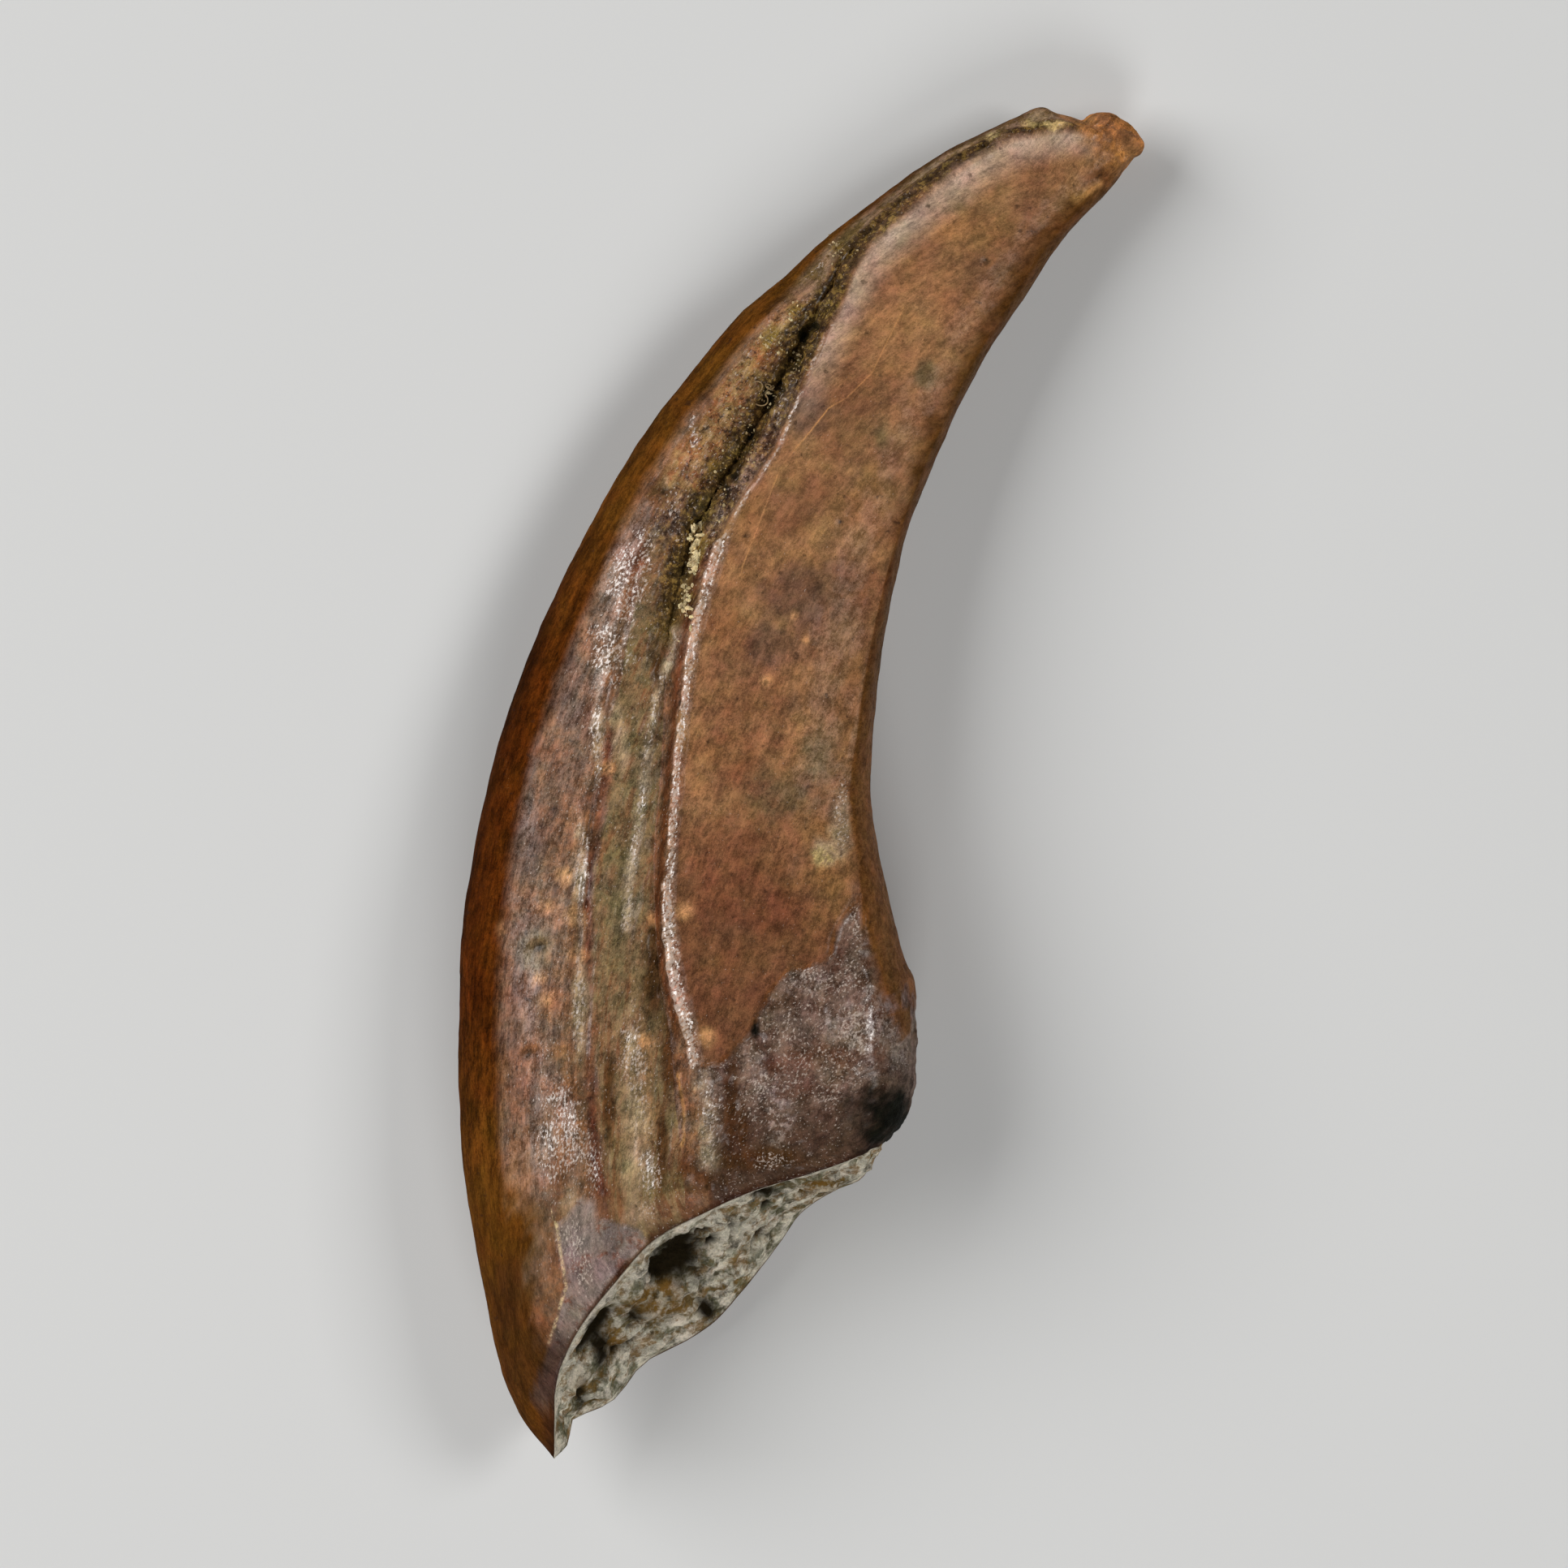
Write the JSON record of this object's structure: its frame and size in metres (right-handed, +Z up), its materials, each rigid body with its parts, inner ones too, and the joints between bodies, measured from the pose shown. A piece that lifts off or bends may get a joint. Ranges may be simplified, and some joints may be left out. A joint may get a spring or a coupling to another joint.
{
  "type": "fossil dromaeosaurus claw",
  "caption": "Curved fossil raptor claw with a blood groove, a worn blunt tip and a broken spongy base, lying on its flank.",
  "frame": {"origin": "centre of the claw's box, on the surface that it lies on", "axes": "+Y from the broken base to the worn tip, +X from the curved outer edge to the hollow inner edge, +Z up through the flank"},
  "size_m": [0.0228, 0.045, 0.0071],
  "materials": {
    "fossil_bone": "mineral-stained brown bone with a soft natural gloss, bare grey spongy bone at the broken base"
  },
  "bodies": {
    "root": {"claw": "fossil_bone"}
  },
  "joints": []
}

###

→ **Task to complete**
Go through the material above line by line and copy it exactly.

→ **Task response**
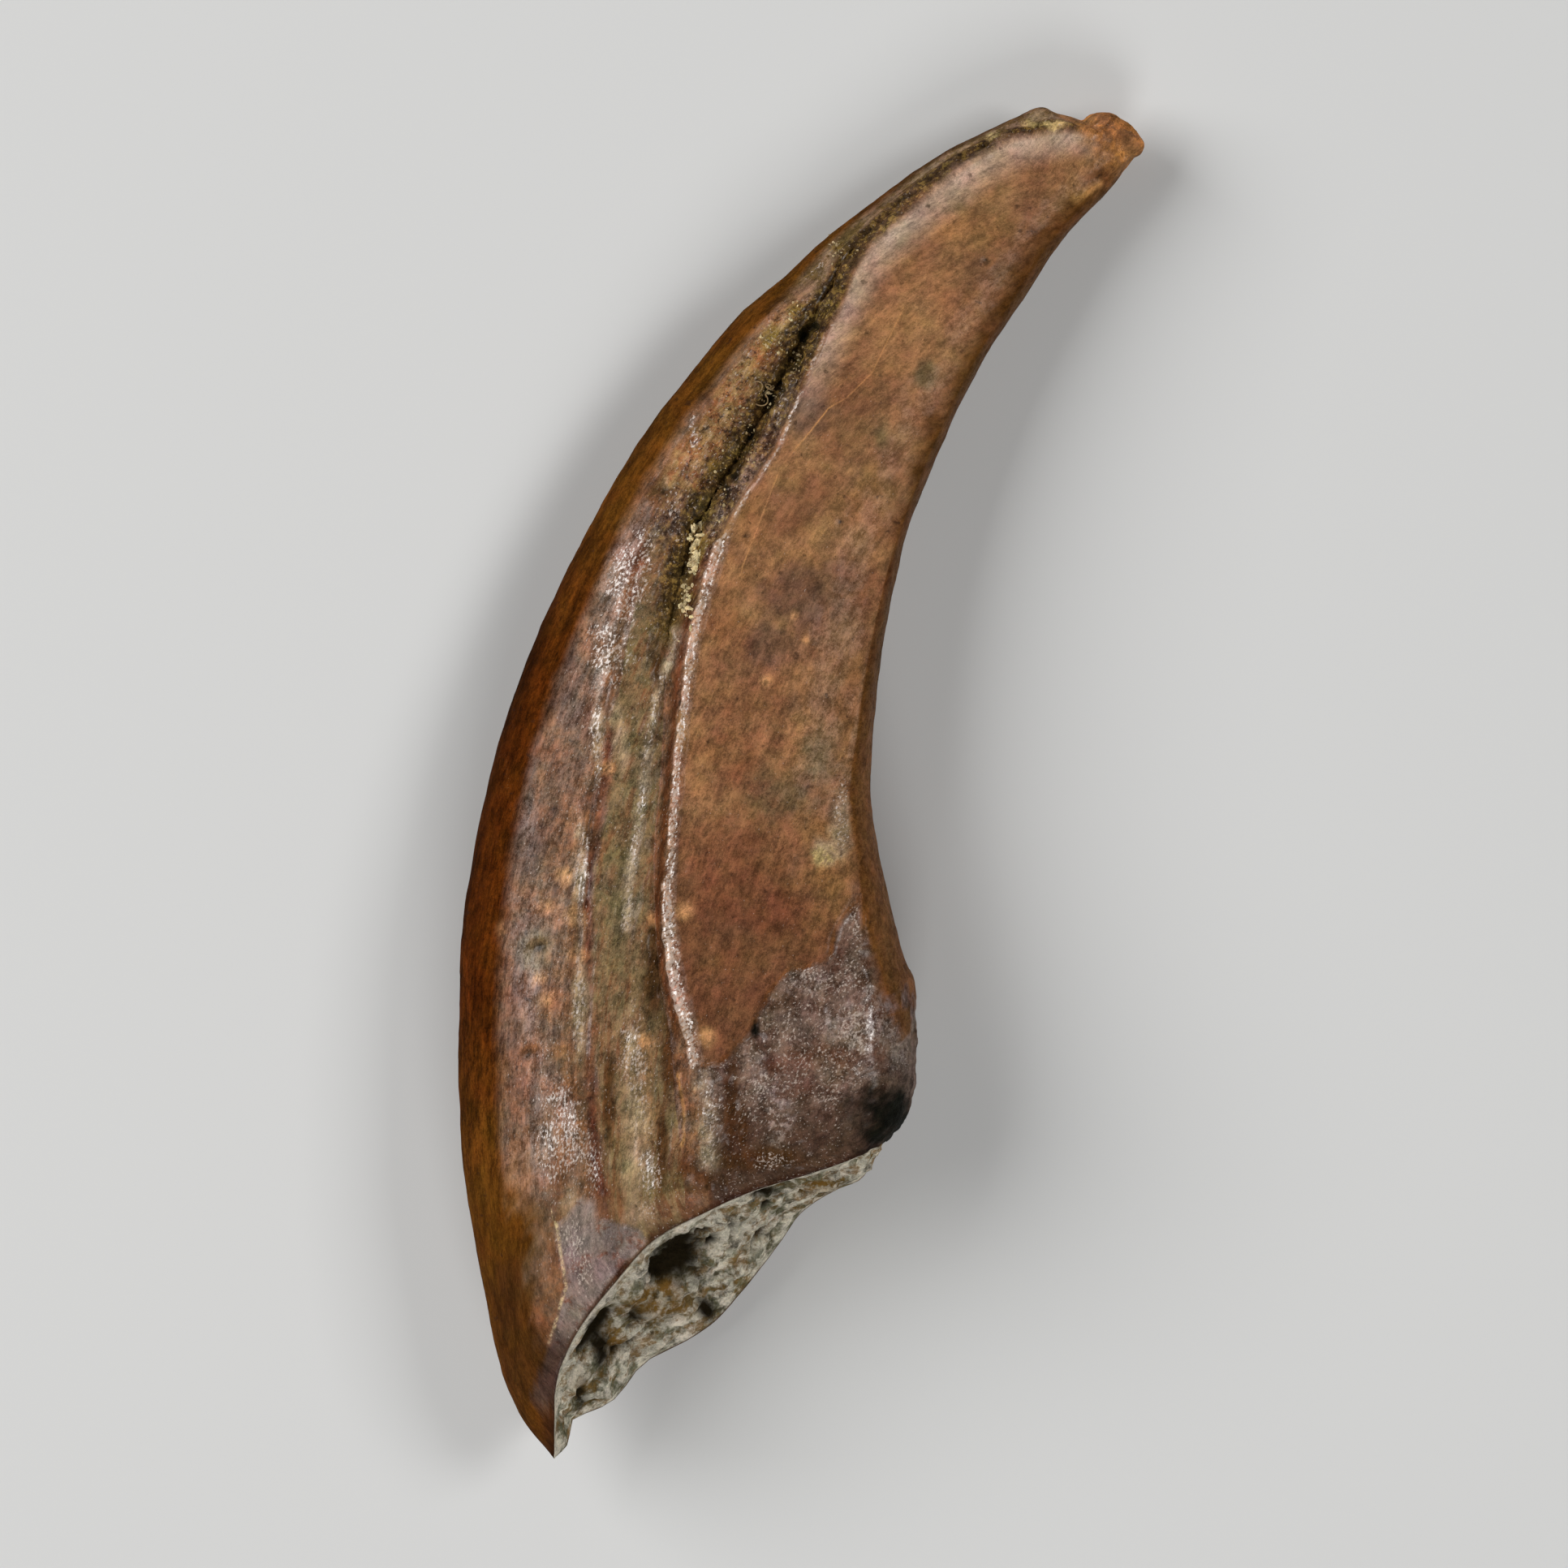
Write the JSON record of this object's structure: its frame and size in metres (right-handed, +Z up), its materials, each rigid body with its parts, inner ones too, and the joints between bodies, measured from the pose shown. A piece that lifts off or bends may get a joint. Ranges may be simplified, and some joints may be left out. A joint may get a spring or a coupling to another joint.
{
  "type": "fossil dromaeosaurus claw",
  "caption": "Curved fossil raptor claw with a blood groove, a worn blunt tip and a broken spongy base, lying on its flank.",
  "frame": {"origin": "centre of the claw's box, on the surface that it lies on", "axes": "+Y from the broken base to the worn tip, +X from the curved outer edge to the hollow inner edge, +Z up through the flank"},
  "size_m": [0.0228, 0.045, 0.0071],
  "materials": {
    "fossil_bone": "mineral-stained brown bone with a soft natural gloss, bare grey spongy bone at the broken base"
  },
  "bodies": {
    "root": {"claw": "fossil_bone"}
  },
  "joints": []
}